The people paying for these services will not pay what it would cost to have a “personal assistant”.

Also they can only deliver so many orders at a time. If all of your clients order lunch around the same time, it’s not possible to deliver in a reasonable amount of time.

  • For food delivery, I imagine going back to pre-apps and have restaurant employed couriers for local takeout could be beneficial for both parties.

    • The problem for restaurant-employed delivery staff is nearly the same as the customer-employed delivery staff mentioned above. The driver sits around in the restaurant parking lot twiddling his thumbs and then 10 lunch orders come in over the course of an hour, most of which while the driver’s out delivering the first order. The last order ends up taking 2 hours to get to the customer who is not at all pleased with cold, soggy food long after the lunch break ended.

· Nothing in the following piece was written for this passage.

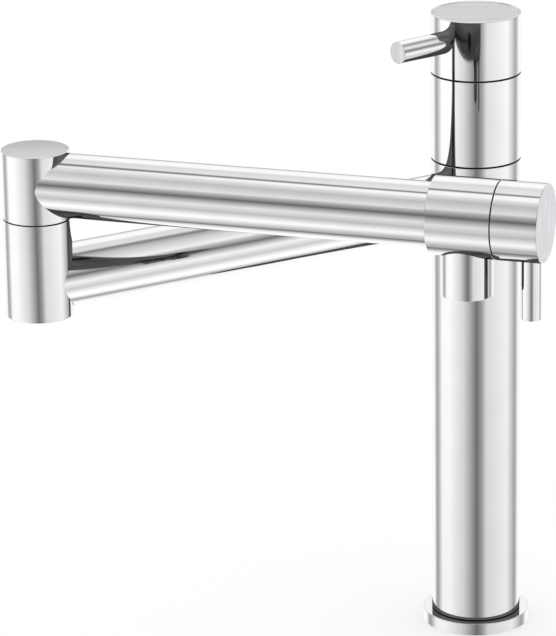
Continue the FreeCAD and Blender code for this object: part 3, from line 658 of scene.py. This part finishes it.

      The food delivery app business works like the insurance business: the aggregate drivers form a risk pool [1] to protect restaurants from the variability of demand. This allows a single restaurant to be able to accept 10 food delivery orders in a matter of minutes just as easily as they would for orders coming in from the tables in their dining room. The app would dispatch up to 10 drivers to handle those orders and even automatically batch them according to proximity of destination.

      Of course the app can also handle multiple restaurants in a similar area in the same way so that drivers can be dispatched most efficiently to handle all the demand for an entire city. The more drivers, restaurants, and customers centralize on a single delivery app, the more efficient the system can be (assuming the app developers know how to optimize the transshipment problem [2]).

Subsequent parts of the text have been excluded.